--- Start ENTRIES ---

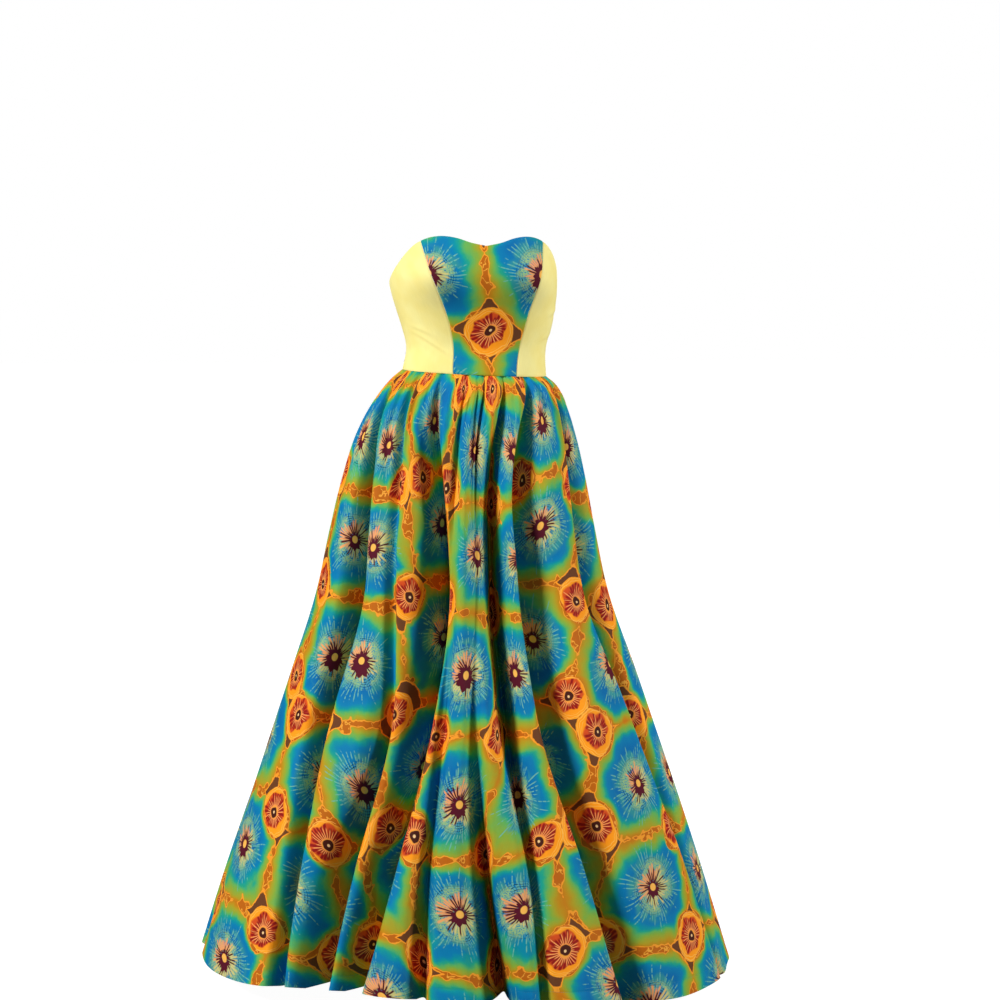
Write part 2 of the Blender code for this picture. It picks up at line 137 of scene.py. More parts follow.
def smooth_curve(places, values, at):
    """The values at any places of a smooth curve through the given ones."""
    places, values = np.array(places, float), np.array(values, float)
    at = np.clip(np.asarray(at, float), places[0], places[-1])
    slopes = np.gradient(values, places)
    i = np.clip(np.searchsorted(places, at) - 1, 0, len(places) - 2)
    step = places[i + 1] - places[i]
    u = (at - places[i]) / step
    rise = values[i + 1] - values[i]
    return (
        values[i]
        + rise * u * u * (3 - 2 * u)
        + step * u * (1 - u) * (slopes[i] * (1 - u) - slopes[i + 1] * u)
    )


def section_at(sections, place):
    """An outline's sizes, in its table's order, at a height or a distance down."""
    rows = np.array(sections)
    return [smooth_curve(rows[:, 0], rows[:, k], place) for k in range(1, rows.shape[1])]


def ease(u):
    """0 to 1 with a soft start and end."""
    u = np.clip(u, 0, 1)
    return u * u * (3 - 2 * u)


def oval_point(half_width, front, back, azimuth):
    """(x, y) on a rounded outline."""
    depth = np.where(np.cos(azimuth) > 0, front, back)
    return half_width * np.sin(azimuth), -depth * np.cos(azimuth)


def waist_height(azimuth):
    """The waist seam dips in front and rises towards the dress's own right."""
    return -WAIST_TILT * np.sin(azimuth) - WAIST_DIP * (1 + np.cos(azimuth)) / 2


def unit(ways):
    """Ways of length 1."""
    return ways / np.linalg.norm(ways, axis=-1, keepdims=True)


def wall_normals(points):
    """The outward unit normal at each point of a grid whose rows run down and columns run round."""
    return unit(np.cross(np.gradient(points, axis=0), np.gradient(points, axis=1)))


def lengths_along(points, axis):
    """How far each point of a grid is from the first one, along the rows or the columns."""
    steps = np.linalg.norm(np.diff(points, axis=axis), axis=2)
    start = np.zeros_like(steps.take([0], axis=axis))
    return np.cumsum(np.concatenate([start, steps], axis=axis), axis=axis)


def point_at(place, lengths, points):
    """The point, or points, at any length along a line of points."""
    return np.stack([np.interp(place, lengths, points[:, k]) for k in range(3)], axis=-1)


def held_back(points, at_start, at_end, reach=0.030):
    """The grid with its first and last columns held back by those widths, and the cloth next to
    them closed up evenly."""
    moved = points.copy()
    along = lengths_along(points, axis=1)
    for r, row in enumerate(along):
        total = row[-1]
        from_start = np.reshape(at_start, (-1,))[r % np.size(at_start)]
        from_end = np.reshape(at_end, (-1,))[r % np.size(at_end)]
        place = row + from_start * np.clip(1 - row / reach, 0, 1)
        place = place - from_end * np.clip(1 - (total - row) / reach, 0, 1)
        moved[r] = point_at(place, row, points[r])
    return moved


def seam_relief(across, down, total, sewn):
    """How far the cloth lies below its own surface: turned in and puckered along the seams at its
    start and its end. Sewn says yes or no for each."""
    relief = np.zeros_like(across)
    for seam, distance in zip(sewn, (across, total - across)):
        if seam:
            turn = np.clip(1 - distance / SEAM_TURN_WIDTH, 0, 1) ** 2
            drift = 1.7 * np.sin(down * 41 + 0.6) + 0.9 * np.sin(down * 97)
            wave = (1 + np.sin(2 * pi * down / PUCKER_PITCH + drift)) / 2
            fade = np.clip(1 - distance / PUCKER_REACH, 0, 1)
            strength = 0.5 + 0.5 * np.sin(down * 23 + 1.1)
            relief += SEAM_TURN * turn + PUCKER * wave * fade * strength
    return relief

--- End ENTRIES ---
--- Start ENTRIES ---

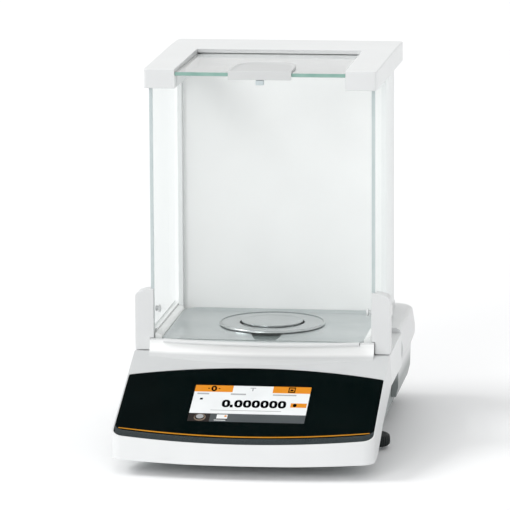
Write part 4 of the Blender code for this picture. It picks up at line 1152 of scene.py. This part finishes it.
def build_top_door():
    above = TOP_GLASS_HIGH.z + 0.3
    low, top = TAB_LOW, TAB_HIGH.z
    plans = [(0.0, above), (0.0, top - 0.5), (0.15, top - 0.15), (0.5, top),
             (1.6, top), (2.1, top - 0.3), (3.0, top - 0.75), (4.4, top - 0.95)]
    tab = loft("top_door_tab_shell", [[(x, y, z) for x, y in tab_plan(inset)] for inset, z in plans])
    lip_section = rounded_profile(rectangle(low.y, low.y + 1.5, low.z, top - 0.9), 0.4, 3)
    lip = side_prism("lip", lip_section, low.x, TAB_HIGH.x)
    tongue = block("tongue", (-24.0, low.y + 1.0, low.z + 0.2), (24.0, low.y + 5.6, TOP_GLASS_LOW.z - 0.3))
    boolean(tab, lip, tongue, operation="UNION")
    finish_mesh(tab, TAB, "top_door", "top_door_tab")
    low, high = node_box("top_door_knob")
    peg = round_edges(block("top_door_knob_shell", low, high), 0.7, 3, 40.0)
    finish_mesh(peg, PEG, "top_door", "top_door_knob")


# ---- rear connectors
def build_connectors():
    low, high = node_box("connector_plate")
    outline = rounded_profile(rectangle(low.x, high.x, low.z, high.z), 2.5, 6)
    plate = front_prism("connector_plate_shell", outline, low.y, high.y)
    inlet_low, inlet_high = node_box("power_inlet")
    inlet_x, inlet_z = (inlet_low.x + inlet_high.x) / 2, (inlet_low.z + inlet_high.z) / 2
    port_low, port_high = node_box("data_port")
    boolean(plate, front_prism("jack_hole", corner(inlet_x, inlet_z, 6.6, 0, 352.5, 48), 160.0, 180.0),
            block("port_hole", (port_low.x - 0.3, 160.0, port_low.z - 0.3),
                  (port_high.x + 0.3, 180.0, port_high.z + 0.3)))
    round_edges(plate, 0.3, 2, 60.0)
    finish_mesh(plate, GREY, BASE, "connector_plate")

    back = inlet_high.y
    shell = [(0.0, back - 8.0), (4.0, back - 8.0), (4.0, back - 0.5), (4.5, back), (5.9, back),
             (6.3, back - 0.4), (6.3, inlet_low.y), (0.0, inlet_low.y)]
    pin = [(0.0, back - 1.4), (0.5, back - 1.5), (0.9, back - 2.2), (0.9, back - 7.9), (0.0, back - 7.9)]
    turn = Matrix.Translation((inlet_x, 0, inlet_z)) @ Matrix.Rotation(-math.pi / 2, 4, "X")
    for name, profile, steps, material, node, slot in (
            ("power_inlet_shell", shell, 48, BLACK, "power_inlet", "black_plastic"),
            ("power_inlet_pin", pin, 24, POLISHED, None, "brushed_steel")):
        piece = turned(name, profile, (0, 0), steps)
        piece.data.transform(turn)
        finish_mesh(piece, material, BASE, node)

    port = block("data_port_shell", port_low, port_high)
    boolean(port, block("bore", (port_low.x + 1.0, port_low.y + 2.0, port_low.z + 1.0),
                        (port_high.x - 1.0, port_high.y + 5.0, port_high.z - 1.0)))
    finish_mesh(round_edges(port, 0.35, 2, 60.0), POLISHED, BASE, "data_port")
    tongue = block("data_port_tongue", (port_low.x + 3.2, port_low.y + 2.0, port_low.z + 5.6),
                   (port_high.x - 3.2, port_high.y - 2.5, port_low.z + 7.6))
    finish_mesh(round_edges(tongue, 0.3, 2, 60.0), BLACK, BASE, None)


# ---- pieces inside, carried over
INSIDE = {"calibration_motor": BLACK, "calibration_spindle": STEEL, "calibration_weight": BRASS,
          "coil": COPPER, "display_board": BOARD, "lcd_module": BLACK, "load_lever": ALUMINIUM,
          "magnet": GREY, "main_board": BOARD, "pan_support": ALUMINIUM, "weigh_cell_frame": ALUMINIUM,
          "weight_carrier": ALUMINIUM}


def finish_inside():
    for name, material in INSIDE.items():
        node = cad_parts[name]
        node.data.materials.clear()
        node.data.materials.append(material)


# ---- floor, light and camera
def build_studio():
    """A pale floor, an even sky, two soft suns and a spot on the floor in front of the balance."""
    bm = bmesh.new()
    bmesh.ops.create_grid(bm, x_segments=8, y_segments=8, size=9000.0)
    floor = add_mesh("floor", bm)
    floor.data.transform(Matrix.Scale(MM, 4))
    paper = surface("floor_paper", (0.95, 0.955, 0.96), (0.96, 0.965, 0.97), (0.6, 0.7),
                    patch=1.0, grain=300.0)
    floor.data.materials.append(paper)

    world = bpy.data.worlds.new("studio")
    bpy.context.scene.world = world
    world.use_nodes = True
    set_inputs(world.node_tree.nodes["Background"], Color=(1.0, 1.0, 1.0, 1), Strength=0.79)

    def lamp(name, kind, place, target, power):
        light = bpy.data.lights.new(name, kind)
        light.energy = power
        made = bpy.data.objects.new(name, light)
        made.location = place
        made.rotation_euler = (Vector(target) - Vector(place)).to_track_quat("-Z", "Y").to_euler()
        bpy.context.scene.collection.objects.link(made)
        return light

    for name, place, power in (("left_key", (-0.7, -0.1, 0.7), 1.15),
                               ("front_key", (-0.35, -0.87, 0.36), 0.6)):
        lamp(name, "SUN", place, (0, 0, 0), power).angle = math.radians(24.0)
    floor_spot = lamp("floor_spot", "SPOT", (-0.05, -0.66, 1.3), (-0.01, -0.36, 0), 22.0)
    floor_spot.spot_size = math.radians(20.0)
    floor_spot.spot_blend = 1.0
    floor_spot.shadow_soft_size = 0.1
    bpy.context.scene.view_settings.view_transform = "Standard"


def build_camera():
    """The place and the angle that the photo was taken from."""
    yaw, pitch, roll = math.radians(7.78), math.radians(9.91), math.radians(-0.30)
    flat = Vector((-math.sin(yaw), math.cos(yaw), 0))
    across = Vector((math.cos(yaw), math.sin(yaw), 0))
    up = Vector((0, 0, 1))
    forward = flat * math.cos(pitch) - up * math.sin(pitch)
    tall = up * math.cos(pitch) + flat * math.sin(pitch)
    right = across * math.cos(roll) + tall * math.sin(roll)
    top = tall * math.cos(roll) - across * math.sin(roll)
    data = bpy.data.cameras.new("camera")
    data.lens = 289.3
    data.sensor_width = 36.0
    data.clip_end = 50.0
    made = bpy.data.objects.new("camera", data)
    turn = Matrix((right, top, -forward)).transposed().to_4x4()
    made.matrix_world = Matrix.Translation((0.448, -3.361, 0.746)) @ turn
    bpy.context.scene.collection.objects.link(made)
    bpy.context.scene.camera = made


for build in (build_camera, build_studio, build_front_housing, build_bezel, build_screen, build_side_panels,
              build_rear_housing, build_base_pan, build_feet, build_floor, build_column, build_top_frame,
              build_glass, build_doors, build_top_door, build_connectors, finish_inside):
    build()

--- End ENTRIES ---
--- Start ENTRIES ---

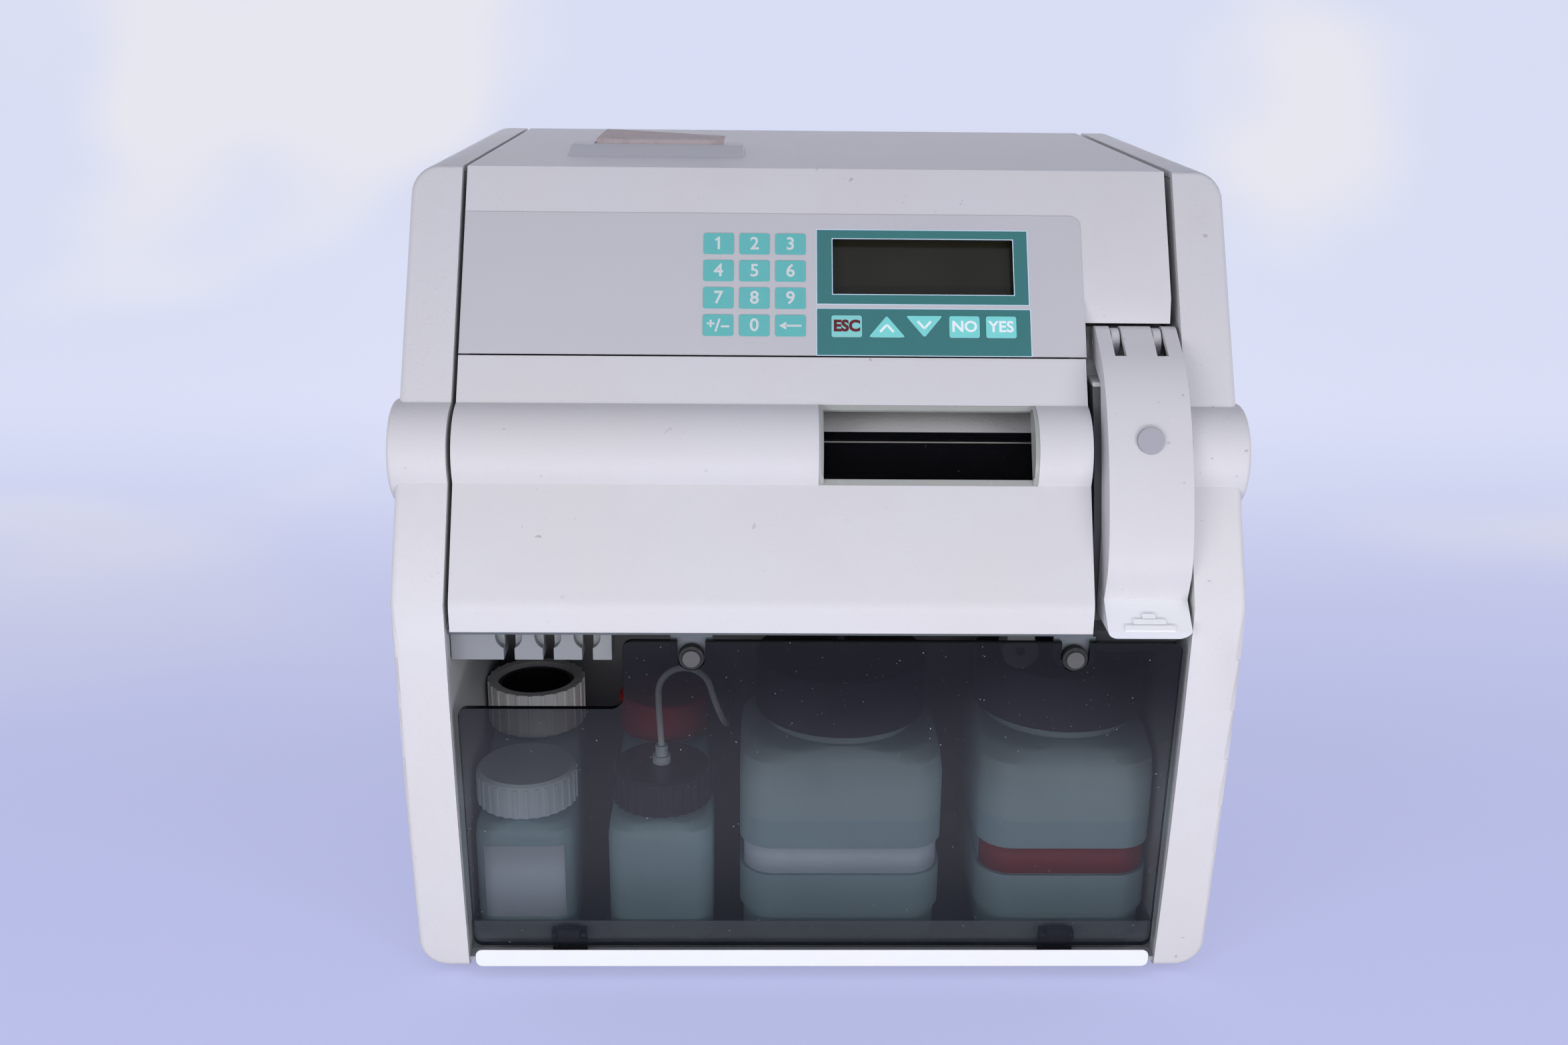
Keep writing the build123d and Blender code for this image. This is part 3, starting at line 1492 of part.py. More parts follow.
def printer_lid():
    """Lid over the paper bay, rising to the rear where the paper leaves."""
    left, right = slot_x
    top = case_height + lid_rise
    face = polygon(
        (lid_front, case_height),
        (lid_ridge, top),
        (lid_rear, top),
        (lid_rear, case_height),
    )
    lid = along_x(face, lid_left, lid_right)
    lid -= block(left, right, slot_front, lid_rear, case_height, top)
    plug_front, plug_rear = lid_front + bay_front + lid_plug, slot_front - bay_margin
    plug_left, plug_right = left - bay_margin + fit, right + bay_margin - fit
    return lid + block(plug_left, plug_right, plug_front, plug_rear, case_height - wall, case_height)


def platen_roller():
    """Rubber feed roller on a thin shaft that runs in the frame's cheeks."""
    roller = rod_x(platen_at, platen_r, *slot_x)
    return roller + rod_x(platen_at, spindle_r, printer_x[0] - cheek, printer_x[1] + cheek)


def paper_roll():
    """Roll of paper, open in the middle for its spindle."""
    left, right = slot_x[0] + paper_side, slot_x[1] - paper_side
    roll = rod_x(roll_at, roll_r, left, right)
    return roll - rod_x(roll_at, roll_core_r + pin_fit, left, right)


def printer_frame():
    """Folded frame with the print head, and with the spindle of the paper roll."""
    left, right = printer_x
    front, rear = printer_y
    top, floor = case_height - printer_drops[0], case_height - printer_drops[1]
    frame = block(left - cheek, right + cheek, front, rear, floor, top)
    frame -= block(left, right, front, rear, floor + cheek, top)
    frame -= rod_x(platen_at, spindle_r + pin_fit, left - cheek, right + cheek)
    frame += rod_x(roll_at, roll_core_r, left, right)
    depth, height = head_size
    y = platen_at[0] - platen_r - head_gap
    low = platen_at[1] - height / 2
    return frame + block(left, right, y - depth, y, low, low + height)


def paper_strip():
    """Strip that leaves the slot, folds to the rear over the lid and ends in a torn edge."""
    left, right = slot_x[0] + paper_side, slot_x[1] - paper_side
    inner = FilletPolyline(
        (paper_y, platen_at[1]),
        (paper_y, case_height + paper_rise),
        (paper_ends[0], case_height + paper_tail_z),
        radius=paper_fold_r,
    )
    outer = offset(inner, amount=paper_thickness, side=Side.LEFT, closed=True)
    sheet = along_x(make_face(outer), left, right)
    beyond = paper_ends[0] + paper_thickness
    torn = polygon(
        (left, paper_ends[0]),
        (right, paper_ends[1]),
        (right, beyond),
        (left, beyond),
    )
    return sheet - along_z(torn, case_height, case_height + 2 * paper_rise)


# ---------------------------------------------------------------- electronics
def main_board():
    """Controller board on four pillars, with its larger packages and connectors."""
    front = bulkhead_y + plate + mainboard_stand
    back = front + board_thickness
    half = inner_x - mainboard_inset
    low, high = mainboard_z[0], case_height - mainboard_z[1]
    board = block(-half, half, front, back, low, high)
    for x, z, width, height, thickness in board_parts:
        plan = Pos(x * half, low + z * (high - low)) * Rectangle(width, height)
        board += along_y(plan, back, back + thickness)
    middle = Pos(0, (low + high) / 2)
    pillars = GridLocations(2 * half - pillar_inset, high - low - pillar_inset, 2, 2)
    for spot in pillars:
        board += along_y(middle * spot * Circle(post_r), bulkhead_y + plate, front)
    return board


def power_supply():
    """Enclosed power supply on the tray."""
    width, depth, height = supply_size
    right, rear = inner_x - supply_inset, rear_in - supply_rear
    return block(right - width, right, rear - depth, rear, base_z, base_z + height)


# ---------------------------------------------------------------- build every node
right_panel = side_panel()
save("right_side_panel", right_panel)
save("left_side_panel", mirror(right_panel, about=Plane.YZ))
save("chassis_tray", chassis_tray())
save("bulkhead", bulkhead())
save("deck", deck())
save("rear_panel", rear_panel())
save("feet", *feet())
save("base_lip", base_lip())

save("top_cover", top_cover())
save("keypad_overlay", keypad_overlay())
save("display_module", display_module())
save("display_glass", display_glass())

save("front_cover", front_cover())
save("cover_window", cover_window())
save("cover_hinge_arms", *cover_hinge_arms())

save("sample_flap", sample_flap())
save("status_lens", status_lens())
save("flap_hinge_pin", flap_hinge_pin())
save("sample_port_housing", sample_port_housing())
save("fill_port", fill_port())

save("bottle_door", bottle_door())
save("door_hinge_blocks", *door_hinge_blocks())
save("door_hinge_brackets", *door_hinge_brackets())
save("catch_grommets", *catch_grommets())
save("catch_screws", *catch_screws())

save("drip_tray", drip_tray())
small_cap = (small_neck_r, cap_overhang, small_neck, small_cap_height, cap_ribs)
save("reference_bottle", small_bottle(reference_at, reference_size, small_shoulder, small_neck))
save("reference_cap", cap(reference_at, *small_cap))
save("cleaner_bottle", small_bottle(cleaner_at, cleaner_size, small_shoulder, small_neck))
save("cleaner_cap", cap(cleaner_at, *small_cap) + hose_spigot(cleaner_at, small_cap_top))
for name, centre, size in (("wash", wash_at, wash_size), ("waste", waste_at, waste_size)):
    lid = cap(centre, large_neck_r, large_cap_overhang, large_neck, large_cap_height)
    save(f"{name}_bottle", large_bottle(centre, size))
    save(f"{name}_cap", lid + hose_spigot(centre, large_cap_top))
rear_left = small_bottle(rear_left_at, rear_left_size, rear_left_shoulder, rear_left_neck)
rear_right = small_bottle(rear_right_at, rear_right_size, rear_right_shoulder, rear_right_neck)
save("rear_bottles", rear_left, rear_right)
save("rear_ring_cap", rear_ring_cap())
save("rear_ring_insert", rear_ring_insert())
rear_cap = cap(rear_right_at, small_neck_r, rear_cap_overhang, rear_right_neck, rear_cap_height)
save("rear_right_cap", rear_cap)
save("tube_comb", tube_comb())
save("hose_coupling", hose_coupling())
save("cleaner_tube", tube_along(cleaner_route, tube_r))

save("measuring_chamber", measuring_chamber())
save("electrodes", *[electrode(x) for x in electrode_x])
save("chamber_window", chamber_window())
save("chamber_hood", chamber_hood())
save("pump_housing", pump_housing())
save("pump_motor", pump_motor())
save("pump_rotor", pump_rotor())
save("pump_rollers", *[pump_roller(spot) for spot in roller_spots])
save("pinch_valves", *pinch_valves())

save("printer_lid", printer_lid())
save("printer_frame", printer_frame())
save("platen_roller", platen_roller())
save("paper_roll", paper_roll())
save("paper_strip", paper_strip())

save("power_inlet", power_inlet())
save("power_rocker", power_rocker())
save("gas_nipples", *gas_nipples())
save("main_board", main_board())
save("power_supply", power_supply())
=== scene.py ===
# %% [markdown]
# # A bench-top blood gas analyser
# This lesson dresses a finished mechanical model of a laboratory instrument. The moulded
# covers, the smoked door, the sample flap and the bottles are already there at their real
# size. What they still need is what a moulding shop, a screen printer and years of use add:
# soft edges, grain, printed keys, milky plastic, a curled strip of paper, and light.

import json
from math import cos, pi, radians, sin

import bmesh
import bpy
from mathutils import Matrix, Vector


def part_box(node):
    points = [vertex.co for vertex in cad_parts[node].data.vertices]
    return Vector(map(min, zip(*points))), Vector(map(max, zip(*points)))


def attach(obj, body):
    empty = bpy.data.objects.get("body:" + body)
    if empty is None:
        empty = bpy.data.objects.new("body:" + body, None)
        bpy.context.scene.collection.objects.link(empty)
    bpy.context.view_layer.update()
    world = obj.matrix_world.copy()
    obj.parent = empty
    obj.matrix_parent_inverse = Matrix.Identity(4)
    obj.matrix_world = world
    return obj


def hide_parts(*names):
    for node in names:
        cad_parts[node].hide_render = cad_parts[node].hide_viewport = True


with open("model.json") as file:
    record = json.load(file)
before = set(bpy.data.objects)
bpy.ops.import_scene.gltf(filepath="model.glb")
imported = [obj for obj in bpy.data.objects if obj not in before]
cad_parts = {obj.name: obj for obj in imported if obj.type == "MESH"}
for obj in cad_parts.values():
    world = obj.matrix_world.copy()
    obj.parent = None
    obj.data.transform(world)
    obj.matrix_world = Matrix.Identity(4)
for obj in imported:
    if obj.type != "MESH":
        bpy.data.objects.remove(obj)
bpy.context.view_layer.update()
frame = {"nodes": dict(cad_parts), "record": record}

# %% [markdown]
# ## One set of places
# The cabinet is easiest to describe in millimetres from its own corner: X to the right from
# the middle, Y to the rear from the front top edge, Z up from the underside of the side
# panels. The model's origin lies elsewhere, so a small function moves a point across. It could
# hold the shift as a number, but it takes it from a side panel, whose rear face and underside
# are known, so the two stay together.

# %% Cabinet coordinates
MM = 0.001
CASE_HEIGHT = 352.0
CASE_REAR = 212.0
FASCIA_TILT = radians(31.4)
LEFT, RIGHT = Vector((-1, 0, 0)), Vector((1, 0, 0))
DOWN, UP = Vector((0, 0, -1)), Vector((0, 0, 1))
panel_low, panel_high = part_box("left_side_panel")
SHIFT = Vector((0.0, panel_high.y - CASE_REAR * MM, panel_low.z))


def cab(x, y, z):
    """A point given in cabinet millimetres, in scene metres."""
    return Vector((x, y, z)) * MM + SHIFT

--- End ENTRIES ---

> [OBJECTIVE] Your task is to quote exactly the lines beginning with the one that contains "Write part 2" and ending with the one that contains "axis=0), np.gradient(points, axis=1)))", with nothing left out or added.

> [EXPECTED ANSWER]
Write part 2 of the Blender code for this picture. It picks up at line 137 of scene.py. More parts follow.
def smooth_curve(places, values, at):
    """The values at any places of a smooth curve through the given ones."""
    places, values = np.array(places, float), np.array(values, float)
    at = np.clip(np.asarray(at, float), places[0], places[-1])
    slopes = np.gradient(values, places)
    i = np.clip(np.searchsorted(places, at) - 1, 0, len(places) - 2)
    step = places[i + 1] - places[i]
    u = (at - places[i]) / step
    rise = values[i + 1] - values[i]
    return (
        values[i]
        + rise * u * u * (3 - 2 * u)
        + step * u * (1 - u) * (slopes[i] * (1 - u) - slopes[i + 1] * u)
    )


def section_at(sections, place):
    """An outline's sizes, in its table's order, at a height or a distance down."""
    rows = np.array(sections)
    return [smooth_curve(rows[:, 0], rows[:, k], place) for k in range(1, rows.shape[1])]


def ease(u):
    """0 to 1 with a soft start and end."""
    u = np.clip(u, 0, 1)
    return u * u * (3 - 2 * u)


def oval_point(half_width, front, back, azimuth):
    """(x, y) on a rounded outline."""
    depth = np.where(np.cos(azimuth) > 0, front, back)
    return half_width * np.sin(azimuth), -depth * np.cos(azimuth)


def waist_height(azimuth):
    """The waist seam dips in front and rises towards the dress's own right."""
    return -WAIST_TILT * np.sin(azimuth) - WAIST_DIP * (1 + np.cos(azimuth)) / 2


def unit(ways):
    """Ways of length 1."""
    return ways / np.linalg.norm(ways, axis=-1, keepdims=True)


def wall_normals(points):
    """The outward unit normal at each point of a grid whose rows run down and columns run round."""
    return unit(np.cross(np.gradient(points, axis=0), np.gradient(points, axis=1)))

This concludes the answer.